Ageing, in common terms, would be the process of growing old, and is commonly associated with degenerative changes in the body and increased occurrence of physiological disorders. Cardiovascular diseases, neurodegenerative disorders, cancers and inflammatory disorders are commonly associated with the onset of age.

It has been found that some specific molecular mechanisms are associated with the biological process of ageing. Our genome is the ultimate blueprint of all the molecular processes that occur in our body. The tendencies towards mitochondrial and nuclear genome mutations, oxidative DNA damage or damage due to radiation increases with age, leading to various disorders. Even without changing the genome, epigenetic regulation of gene expression can bring about many degenerative changes in the body.
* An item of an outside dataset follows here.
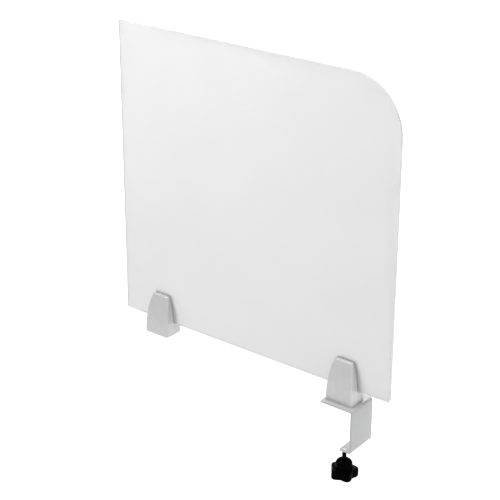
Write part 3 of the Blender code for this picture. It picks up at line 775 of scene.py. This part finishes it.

DNA methylation involves the addition of a methyl group to cytosine residues and leads to gene silencing. It has been observed that a marked change in DNA methylation activity occurs with age. A prominent and universal change in methylation of three genes was seen in older individuals, and these three genes are associated with Pancreatic cancer, slow wound healing, Parkinson's disease and esophageal cell carcinoma. In 2011, a team of scientists could predict the age of an individual with an average accuracy of 5.2 years, by using the methylation of these three gene loci as their parameters.

By further developing this concept, Dr. Steve Horvath created the Horvath Clock in 2013, which is one of the most accurate biological clocks, determining the biological age of one's body. The major advantage of the Horvath Clock is that it has been standardized using methylation activity involving a wide variety of tissues. So, it determines the biological age accurately regardless of the source tissue used, and can also be used to compare ages of different tissues in the same body.

Recently, inflammation has been identified as an important biomarker for determining age. The inflammatory ageing clock- iAge, is based on the idea that as one ages, the stress on the tissues increases, and cells become damaged and secrete inflammation-causing molecules. This leads to progressive wear and tear and ultimately manifests as the degenerative signs of age.

A major advantage of this technique is that inflammation can be detected and analyzed much more easily as compared to DNA methylation. So, large scale measurements of biological age can be made feasible using this technique.

Such discoveries are also significant because once we understand the mechanisms that cause the degenerative disorders, we can find ways to cure them. Researchers are studying DNA methylation pathways to find potential cures for cancer and neurodegenerative diseases. Many of these studies have shown promising results. A far-fetched idea also suggests that by manipulating these pathways, humans may invent the mythical "anti-ageing pill", or even find ways to reverse one's age. While these ideas are ethically debatable, the molecular markers of ageing are certainly important for advancements in medical science.

REFERENCES

• Duggal NA. Reversing the immune ageing clock: lifestyle modifications and pharmacological interventions. Biogerontology. 2018 Dec;19(6):481-496. doi: 10.1007/s10522-018-9771-7. Epub 2018 Sep 29. PMID: 30269199; PMCID: PMC6223743.

• DNA Methylation Biomarkers in Aging and Age-Related Diseases ; Yasmeen S., Yosra B., El Hajj Nady. Frontiers in Genetics; vol 11; 2020.